In the past we have seen many visualization tools like PowerBI, Tableau, Salesforce, Splunk, etc. and lots of libraries like matplotlib, plotly, ggplot, bamboolib, etc., but how many of us have seen a code editor helping us with visualizations without having to code? Interesting right?
This is possible by using the SandDance extension in Visual Studio Code. SandDance is an extension that helps us visualize our data, drill down by filtering and it can also generate 3d graphs by a single click. Let us see how we can have to get started with SandDance on Visual Studio Code.
This article will cover:
- Data transformations
- Explanation of the dataset
- Loading dataset and viewing it with SandDance
- Visualizations and insights
- Visual Studio Code
- Python extension in Visual Studio Code
- SandDance extension in Visual Studio Code
- Titanic dataset
- Survived (0 = No, 1 = Yes)
- PClass (1 = 1st class, 2 = 2nd class, 3 = 3rd class)
Explanation of the dataset
- PassengerId – unique id for every passenger
- Survived – did the passenger survive after the accident of not (Yes/No)
- PClass – information on the passenger class (1st, 2nd or 3rd class)
- Name – name of the passengers
- Sex – gender of the passenger
- Age – age
- SibSp – number of siblings/spouses aboard
- Parch – number of parents/children aboard
- Ticket number – ticket number
- Cabin number – cabin number
- Embarked – point of embarkation (C = Cherbourg, Q= Queenstown, S = Southampton)
Loading dataset and viewing it with SandDance:
- File -> Open file… -> Navigate & select titanic dataset
- Once the dataset is loaded, right click the dataset file, and look for “View in SandDance”.
Visualizations and insights:
When you view the dataset using SandDance, this is how it will look like.
Before we start with any visualizations, let’s what do all the icons on the page mean.
- From figure 1 we can understand that there were more men on the ship as compared to women but the thing to notice is the survival ratio of female was higher than men. Let’s dig deeper and see what else can be understood.
Figure 1: Column chart for Sex
By isolating the female column and dividing it further based on Passenger Class (PClass), from figure 2 we can see that about 50% of the women travelling on 3rd class died whereas most of the women travelling on 1st and 2nd class survived.
Figure 2: Column chart for females based on PClass
Now let’s add one more layer of detail with the select tab and highlighting females below the age of 18. Figure 3 shows that maximum number of females below the age of 18 were travelling in the 3rd class and their ratio of death & survival is similar.
Figure 3: Overview of females below 18
- Figure 4 shows us an overview of the passengers who boarded from Cherbourg, Queenstown and Southampton which is a result of faceting the column chart of sex by embarked. From figure 4 we can see that most of the passengers boarded the ship from Southampton and looking closely we could identify that around 75% of the men who boarded Titanic from Southampton, died. On the other hand, all most all men who boarded the ship from Queenstown died in the accident.

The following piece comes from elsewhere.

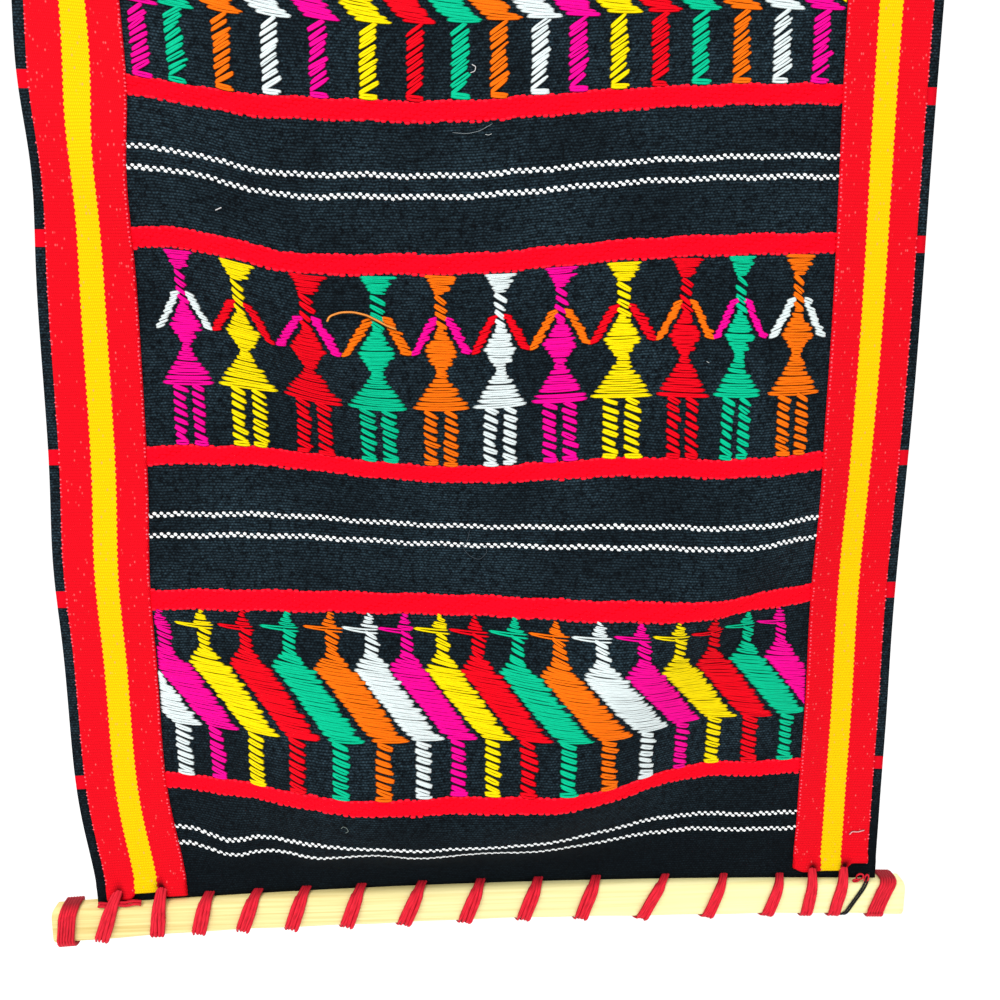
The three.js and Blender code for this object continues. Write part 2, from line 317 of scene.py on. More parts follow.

Figure 4: Faceting column chart of sex based on embarked
- Figure 5 gives us the information of the passenger class of the people who survived. Let’s take a closer look at each graph separately. The colors tell us the that in the 1st class most of the people embarked from Cherbourg and Southampton on the other hand the 2nd class is crowded by people from Southampton. The third class looks like a mix of people from all 3 locations
Figure 5: Column chart of sex faceted by PClass
- Observing figure 6 we can find some anomalies related to the fare that people have paid to get into different classes. Have a look at the region encircled in the figure. The passenger has paid a very low fare still he got into the first class. If you click on that cell and look up his name on the internet, you’ll come to know that he wasn’t satisfied with his ticket hence the crew upgraded him.

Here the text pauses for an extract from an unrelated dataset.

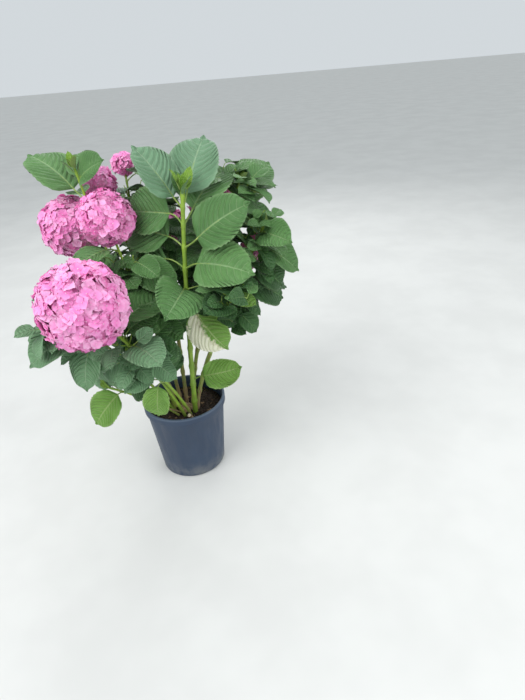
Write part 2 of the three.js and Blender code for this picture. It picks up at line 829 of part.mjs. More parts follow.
const stems = plan.shoots.map(stemSolid);
plan.shoots.forEach((shoot, i) => {
  const leaves = plan.leaves.filter((leaf) => leaf.shoot === shoot.name);
  const neighbours = [...solids, ...stems.filter((_, other) => other !== i)];
  add(`leaves_${shoot.name}`, leafMass(stems[i], leaves, neighbours), 'leaf');
});

export default hydrangea;
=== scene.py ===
# %% [markdown]
# # A mophead hydrangea in its nursery pot
#
# This lesson dresses a plain, faceted model of a potted shrub. The plain model fixes where the
# pot, the canes and every mass of leaves and blossom lie. Here each of them gets its real
# surface: moulded plastic, crumbly compost, barky canes, quilted leaves and balls of florets.
#
# The plain model comes first, as a frame that nothing may leave.

# %% Load the plain model
import math
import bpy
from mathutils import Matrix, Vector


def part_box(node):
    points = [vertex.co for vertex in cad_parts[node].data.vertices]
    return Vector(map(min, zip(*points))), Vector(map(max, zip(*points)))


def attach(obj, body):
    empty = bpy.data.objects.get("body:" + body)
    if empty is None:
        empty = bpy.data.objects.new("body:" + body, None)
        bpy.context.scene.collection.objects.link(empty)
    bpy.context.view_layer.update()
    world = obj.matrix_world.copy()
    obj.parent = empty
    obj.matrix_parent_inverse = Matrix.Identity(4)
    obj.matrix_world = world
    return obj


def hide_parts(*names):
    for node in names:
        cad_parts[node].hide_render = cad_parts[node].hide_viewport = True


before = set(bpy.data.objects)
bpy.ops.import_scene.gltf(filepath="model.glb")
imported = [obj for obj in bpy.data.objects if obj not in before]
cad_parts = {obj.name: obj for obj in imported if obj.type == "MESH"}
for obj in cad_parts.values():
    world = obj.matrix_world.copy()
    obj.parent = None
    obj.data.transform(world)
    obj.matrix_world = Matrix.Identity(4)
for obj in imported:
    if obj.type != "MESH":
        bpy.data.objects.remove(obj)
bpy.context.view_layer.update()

from types import SimpleNamespace

import bmesh
import bpy
import numpy as np
from mathutils import Matrix, Vector, noise

MM = 0.001

# %% [markdown]
# ## The camera
#
# The picture was taken by someone standing, holding a wide lens a little askew and looking down
# at the plant, which fills the left half of the frame. The pot's rim and foot are circles of
# known size, so their outlines give the camera's place, its tilt and its roll. A camera is
# built by three moves in order: to its place, tipped up from straight down, and rolled about
# its own view line. The camera comes first, because everything later is judged through it.

# %% Place the camera
IMAGE_WIDTH, IMAGE_HEIGHT = 525, 700
FOCAL_PIXELS = 526
CAMERA_PLACE = Vector((0.2641, -1.4079, 1.198))
CAMERA_PITCH = 29.68
CAMERA_ROLL = 4.93
SENSOR = 36
CLIP_START = 0.05


def place_camera():
    data = bpy.data.cameras.new("camera")
    data.sensor_width = SENSOR
    data.lens = SENSOR * FOCAL_PIXELS / max(IMAGE_WIDTH, IMAGE_HEIGHT)
    data.clip_start = CLIP_START
    data.dof.use_dof = False
    camera = bpy.data.objects.new("camera", data)
    bpy.context.collection.objects.link(camera)
    tip_up = Matrix.Rotation(math.radians(90 - CAMERA_PITCH), 4, "X")
    roll = Matrix.Rotation(-math.radians(CAMERA_ROLL), 4, "Z")
    camera.matrix_world = Matrix.Translation(CAMERA_PLACE) @ tip_up @ roll
    bpy.context.scene.camera = camera
    return camera


print("lens", round(place_camera().data.lens, 2), "mm")

# %% [markdown]
# ## How the shrub grows
#
# A hydrangea sends canes up from a woody crown in the soil. Leaves sit in opposite pairs, each
# pair square to the last, and they are largest in the middle of a shoot. A flowering shoot
# ends in a ball of florets on a short stalk.
#
# Placing some hundreds of leaves by hand would be slow, and would look placed. A rule grows
# them instead: the same rule, from the same seeds, that grew the plain model, so that each real
# leaf falls where its plain one was. Lengths in the rule are in millimetres.

# %% Values of the growth rule
POT_HEIGHT = 250
RIM_RADIUS = 130
SOIL_TOP = 215
GAP = 0.3
UP = np.array([0, 0, 1.0])
EAST = np.array([1.0, 0, 0])

# Canes stand in a ring on the woody base and lean out as they rise. Some fork into two boughs
FOOT_MIDDLE = (4, -22)
FOOT_CIRCLE = 36
FOOT_PLACES = 12
BEND_OUT = 0.36
BEND_UP = 0.56
FORK_REACH = 0.42
FORK_HEIGHT = 0.4
FORK_RADIUS = 6
FORK_SPREAD = 4.4
BOUGH_BEND = 0.35
BOUGH_RADIUS = 4
TIP_RADIUS = 3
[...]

Figure 6: Tree map of PClass based on fare
- Figure 7 shows a 3d graph of people in the first class with the Z-axis as fare paid by people. It’s interesting to note that, on an average people who embarked from Cherbourg have paid more for the first-class ticket in comparison to the others.

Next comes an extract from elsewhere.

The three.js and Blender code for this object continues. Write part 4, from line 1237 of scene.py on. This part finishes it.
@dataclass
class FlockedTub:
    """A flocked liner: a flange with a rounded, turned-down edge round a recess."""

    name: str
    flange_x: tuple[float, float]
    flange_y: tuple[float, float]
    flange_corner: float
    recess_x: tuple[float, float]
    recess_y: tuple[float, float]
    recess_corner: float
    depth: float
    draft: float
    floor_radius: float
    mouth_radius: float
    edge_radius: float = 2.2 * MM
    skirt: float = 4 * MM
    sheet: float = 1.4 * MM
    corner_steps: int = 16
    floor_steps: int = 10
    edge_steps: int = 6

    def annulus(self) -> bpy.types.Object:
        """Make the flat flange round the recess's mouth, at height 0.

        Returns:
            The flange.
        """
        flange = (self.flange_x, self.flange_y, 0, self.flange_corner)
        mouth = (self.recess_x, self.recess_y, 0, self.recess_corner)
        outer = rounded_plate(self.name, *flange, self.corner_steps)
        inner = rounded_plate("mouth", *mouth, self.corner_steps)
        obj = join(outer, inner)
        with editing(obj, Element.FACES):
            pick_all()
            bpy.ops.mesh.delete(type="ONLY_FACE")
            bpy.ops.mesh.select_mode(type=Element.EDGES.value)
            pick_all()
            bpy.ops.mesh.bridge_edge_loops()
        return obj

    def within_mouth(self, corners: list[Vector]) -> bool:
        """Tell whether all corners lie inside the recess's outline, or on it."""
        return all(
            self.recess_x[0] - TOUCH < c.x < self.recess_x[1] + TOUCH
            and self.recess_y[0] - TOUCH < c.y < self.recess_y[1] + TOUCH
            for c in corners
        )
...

Figure 7: 3d graph of the fare paid by 1st class people
EDA is a very crucial part of the data science pipeline and one should always use tools that provide a lot of functionality with less stress on coding. Better & quicker visualizations lead to efficient decision making. One of the major benefits of using SandDance is how easy it is to drill down to a focused view of every graph and the ability to isolate parts of the graphs for further analysis.